The Martin Maryland was replaced by the Martin Baltimore, a larger, more powerful aircraft with four crew members. By May 1942, having trained it own crews, 223 Squadron were ready to go to war.
A list exists of the airfields the squadron flew from and some of them I've been able to locate near existing settlements, whilst others existed merely as a runway carved out of the desert, designated with the prefix LG (Landing Ground) - for example between April 1942 and March 1943 LG116, LG99, LG Y and LG86.
The event of the exploding, burning aeroplane happened somewhere out in the deserts of Egypt or Libya. From discussions we all had separately with my grandfather, we have established an outline of the chain of events. As an engine fitter, part of his routine was to ground run the aircraft engines to ensure there were not problems with them before the crews flew them into battle.

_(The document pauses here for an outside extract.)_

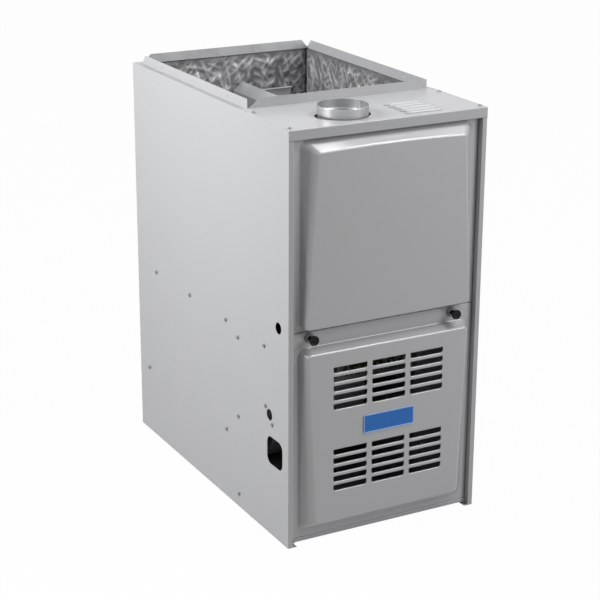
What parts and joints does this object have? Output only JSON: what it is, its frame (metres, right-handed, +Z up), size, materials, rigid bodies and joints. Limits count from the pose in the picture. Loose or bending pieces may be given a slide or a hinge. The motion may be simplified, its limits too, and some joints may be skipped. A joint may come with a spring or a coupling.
{
  "type": "forced air gas furnace",
  "caption": "Upflow forced air gas furnace: tall sheet-metal cabinet with lift-off doors, louvred lower door, top supply opening and round vent collar.",
  "frame": {"origin": "centre of the object's box at floor level", "axes": "+Z up, front with the doors towards -Y, +X to the right when facing the front"},
  "size_m": [0.4506, 0.757, 0.885],
  "materials": {
    "painted_casing": "light silver grey powder coat, satin",
    "painted_door": "silver grey powder coat, satin, slightly metallic",
    "galvanised": "galvanised sheet steel, dull spangle",
    "bright_steel": "bright rolled steel",
    "zinc_screws": "zinc plated",
    "foil": "wrinkled foil facing over glass fibre",
    "aluminised_tube": "aluminised steel, dull",
    "black_paint": "black enamel, satin",
    "brass": "machined brass",
    "valve_casting": "die cast, matt",
    "black_plastic": "moulded black plastic",
    "grey_plastic": "moulded grey plastic",
    "red_plastic": "moulded red plastic",
    "white_plastic": "moulded white plastic",
    "ceramic": "glazed ceramic",
    "rubber": "black rubber",
    "circuit_board": "green solder mask",
    "transformer_iron": "varnished laminations",
    "capacitor_can": "drawn aluminium can",
    "badge_blue": "blank blue plate with a pale border"
  },
  "bodies": {
    "cabinet": {"left_side_panel": "painted_casing", "right_side_panel": "painted_casing", "back_panel": "galvanised", "top_panel": "painted_casing", "vestibule_panel": "galvanised", "blower_deck": "galvanised", "centre_rail": "galvanised", "base_rail": "painted_casing", "bottom_closure_panel": "galvanised", "partition_posts": "galvanised", "blower_rails": "galvanised", "left_insulation": "foil", "right_insulation": "foil", "rear_insulation": "foil", "centre_air_baffle": "galvanised", "cross_air_baffle": "galvanised", "heat_exchanger_tubes": "aluminised_tube", "collector_box": "aluminised_tube", "inducer_gasket": "rubber", "inducer_housing": "black_paint", "inducer_motor": "black_paint", "vent_transition": "galvanised", "vent_collar": "bright_steel", "burners": "aluminised_tube", "burner_bracket": "galvanised", "gas_manifold": "black_paint", "gas_orifices": "brass", "gas_valve": "valve_casting", "igniter": "ceramic", "flame_sensor": "ceramic", "rollout_switches": "black_plastic", "limit_switch": "black_plastic", "pressure_switch": "black_plastic", "pressure_hose": "rubber", "blower_housing": "galvanised", "blower_motor": "black_paint", "blower_brackets": "galvanised", "run_capacitor": "capacitor_can", "control_panel": "galvanised", "control_board": "circuit_board", "transformer": "transformer_iron", "door_switch": "black_plastic", "junction_box": "galvanised", "junction_box_cover": "galvanised", "clip_nuts": "zinc_screws", "side_screws": "zinc_screws", "cabinet_screws": "zinc_screws"},
    "upper_door": {"upper_door": "painted_door"},
    "lower_door": {"lower_door": "painted_door", "badge_plate": "badge_blue", "knob_retainers": "grey_plastic"},
    "left_knob": {"left_knob": "black_plastic"},
    "right_knob": {"right_knob": "black_plastic"},
    "blower_wheel": {"blower_wheel": "galvanised", "blower_shaft": "bright_steel"},
    "inducer_wheel": {"inducer_wheel": "aluminised_tube"},
    "gas_valve_knob": {"gas_valve_knob": "black_plastic"},
    "left_reset_button": {"left_reset_button": "red_plastic"},
    "right_reset_button": {"right_reset_button": "red_plastic"},
    "door_switch_plunger": {"door_switch_plunger": "white_plastic"}
  },
  "joints": [
    {"name": "upper_door_lift_off", "type": "slide", "parent": "cabinet", "child": "upper_door", "axis": [0, -1, 0], "range_m": [0, 0.25]},
    {"name": "lower_door_lift_off", "type": "slide", "parent": "cabinet", "child": "lower_door", "axis": [0, -1, 0], "range_m": [0, 0.25]},
    {"name": "left_knob_turn", "type": "hinge", "parent": "lower_door", "child": "left_knob", "pos_m": [-0.1709, -0.3615, 0.443], "axis": [0, -1, 0], "continuous": true},
    {"name": "right_knob_turn", "type": "hinge", "parent": "lower_door", "child": "right_knob", "pos_m": [0.1585, -0.3615, 0.443], "axis": [0, -1, 0], "continuous": true},
    {"name": "blower_spin", "type": "hinge", "parent": "cabinet", "child": "blower_wheel", "pos_m": [0, 0.0685, 0.203], "axis": [1, 0, 0], "continuous": true},
    {"name": "inducer_spin", "type": "hinge", "parent": "cabinet", "child": "inducer_wheel", "pos_m": [0, -0.2365, 0.73], "axis": [0, 1, 0], "continuous": true},
    {"name": "gas_valve_turn", "type": "hinge", "parent": "cabinet", "child": "gas_valve_knob", "pos_m": [-0.096, -0.3315, 0.455], "axis": [0, -1, 0], "range_deg": [0, 90]},
    {"name": "left_reset_press", "type": "slide", "parent": "cabinet", "child": "left_reset_button", "axis": [0, 1, 0], "range_m": [0, 0.0015], "stiffness_N_per_m": 200},
    {"name": "right_reset_press", "type": "slide", "parent": "cabinet", "child": "right_reset_button", "axis": [0, 1, 0], "range_m": [0, 0.0015], "stiffness_N_per_m": 200},
    {"name": "door_switch_press", "type": "slide", "parent": "cabinet", "child": "door_switch_plunger", "axis": [0, 1, 0], "range_m": [0, 0.0025], "stiffness_N_per_m": 200}
  ]
}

Whilst undertaking this duty, something went wrong. We aren't sure if an engine failed of its own internal volition, or the airfield was attacked from the air. Whatever the reason, the result was that the aircraft caught fire.
To exit the cockpit of a Baltimore (my brother remembered being told it was a Baltimore - and as someone with no knowledge of aircraft types - we have no reason to doubt his memory) there were two parts to the pilot's canopy which had to be unfolded in opposite directions before climbing onto the left wing and walking down it to climb down from the trailing edge.
However the fire was so severe that there was only one way to escape. By standing on the pilot's seat and jumping over the nose of the aircraft to land in the sand nearly ten feet below.
The burns to his arms were extensive (I never asked if there were other injuries) and he was sent to South Africa for rest and recuperation. We don't know how long he was there, but we do know that he was sent back to his Squadron, rather than being invalided home.
|Undated photograph--probably taken in Italy between 1943 and 1945,|
showing the hazards of straying from the prescribed route.
After this, the next move was into Tunisia, before crossing the Mediterranean to Malta. From here we have a series of 'The Times of Malta' newspapers he kept in a larger bundle. The Imperial War Museums have recently put photographs of 223 Squadron online, and it has been interesting comparing the official War photographer's images to the unofficial images my grandfather took.
In the bundle of newspapers there are also copies of 'Eighth Army News'; 'Crusader - British Forces' Weekly'; 'Union Jack - The Newspaper for the British Fighting Forces' and 'The Stars and Stripes Mediterranean' all of which date to 1943 and 1944. We don't know why he kept these particular copies, but we will compare the publication dates to where he was stationed and his war record and see how they match up.
The only conversation about Italy and Sicily I had with my grandfather apart from the story about meeting the Pope was towards the end of his life. One tale - about how cold and terrible the winter of 1944 was in Italy - would be repeated again and again - especially as his short-term memory began to fail. Interestingly, there are no photographs of this winter, although there are many photographs of Italy which we will try and associate with the places they were taken in order to track his journey from town to town and village to village.
As for the end of his war, we don't really know. 223 Squadron were disbanded at Pescara in Italy on the 12th of August 1944, and none of the family really know what happened after this. We know he joined another squadron, but we don't know which one, although a photograph of a Martin Marauder medium bomber suggests he may have joined a squadron using these aircraft.
We hope we can piece together all these fragments of information and find more about Thomas John Smith's own personal experiences of war, and to pass on the information to our descendants so they can see how war shaped him, us and them. We miss him, and hope we can tell his story to the best of our ability.